We do Christmas with my family every year. I’m sure that isn’t a popular opinion. We see my husband’s family a lot more than we see mine. Also, my family has all the traditions. It is a trade off though, I never get Thanksgiving with my family, and if we travel for Mother’s or Father’s Day it’s usually to his family (we live way closer to his anyway). I wouldn’t like being a yo-yo having Christmas in a different place each year  

I think it is crazy that they want Thanksgiving, Christmas and Christmas Eve. 

Post # 13
5783 posts
Bee Keeper

View original reply
stunnerrunner :  “I am extremely close to my family and have a lot of traditions I hold pretty sacred on Christmas Eve. Fiancés fam doesn’t have a lot of traditions but I think they are also sensitive to doing holidays on the day.”

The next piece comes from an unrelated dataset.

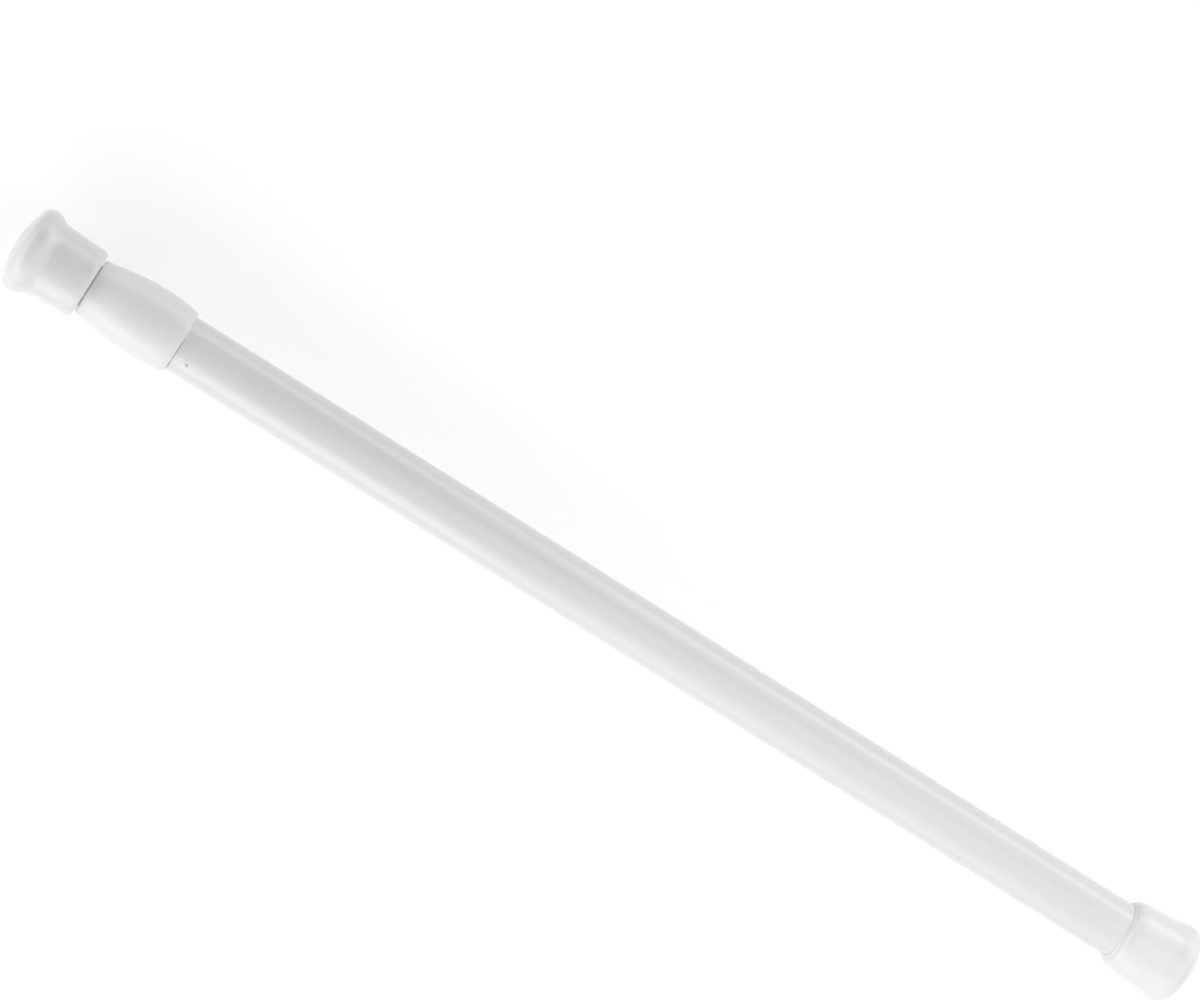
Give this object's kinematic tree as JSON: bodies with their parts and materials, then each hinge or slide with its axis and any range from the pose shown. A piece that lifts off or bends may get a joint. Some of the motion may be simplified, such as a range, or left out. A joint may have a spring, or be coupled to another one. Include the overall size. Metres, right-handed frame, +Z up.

Sorry, but this is pretty off-putting. You’re elevating your family as being more special than his. Now it’s understandable if you privately think this, they’re your family after all, you love them, you’re close to them. But it’s unfair to act on the assumption that your family is better than his- closer, more traditions, more fun yada yada yada. You say his family is ‘sensitive’ to doing holidays too, as if they’re being a little unreasonable in wanting you there when they don’t have all the wonderful closeness and sacred traditions of your family. You say you’re ‘crushed’ just by the thought of not spending the holidays with your family, but you were happy enough to have your husband spend last year with yours. When you marry, you have to be fair to both sides- not just for their sakes but for your husband’s unless you have some truly valid, serious reasons to legit not want to be around them.  

Post # 14
4210 posts
Honey bee
  • Wedding: August 2012

Have you bothered to ask your Fiance if HE might want Christmas with his family? Just because their traditions aren’t as “sacred” doesn’t mean they aren’t still important to him.

Post # 15
3176 posts
Sugar bee

My SIL and Brother-In-Law switch between Christmas and Thanksgiving every year. I have a feeling that my Mother-In-Law pays for them to fly down and they only have to drive up to her parents’ house now that they’ve moved within three hours of them.